Je pense Murat que si notre économie – comme tu l’as dit, composée dans son immense majorité de petites et moyennes entreprises – a pu supporter la participation, chaque année, des citoyens suisses aux cours de répétition de l’armée, elle pourra en faire de même avec un congé paternité raisonnable de vingt jours. Ce n’est sans doute pas l’officier d’état-major général que tu es qui me contredira.

Dans un monde idéal, dans la Suisse de mes rêves, les parents pourraient bénéficier d’un congé parental de 38 semaines au total, dont quatorze réservées à la mère. Cela étant, je suis bien consciente que nous ne sommes pas encore prêts à franchir un tel pas de sorte que je vais soutenir avec ferveur l’initiative pour l’introduction d’un congé de quatre semaines pour le père, qui doit être privilégiée au contre-projet du Conseil des Etats.

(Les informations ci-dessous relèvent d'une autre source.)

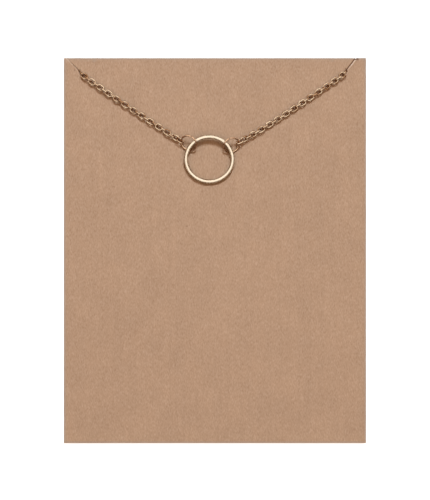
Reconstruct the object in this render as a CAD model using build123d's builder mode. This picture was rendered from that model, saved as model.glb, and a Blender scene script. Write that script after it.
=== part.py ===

Enfin, mon cher Murat, c’est avec grand sourire que j’ai lu tes assertions sur les avancées sociales portées par le parti libéral-radical. Je me permets ici de te rappeler, non sans ironie, que ton parti, âgé d’à peine dix ans, n’a pas encore atteint la puberté. Alors même que le parti socialiste suisse a été fondé en 1888, ce qui lui donne un âge vénérable. A l’occasion, je t’expliquerai volontiers les revendications du comité d’Olten lors la grève générale de 1918…

J’imagine qu’on aura l’occasion d’en reparler autour d’un café?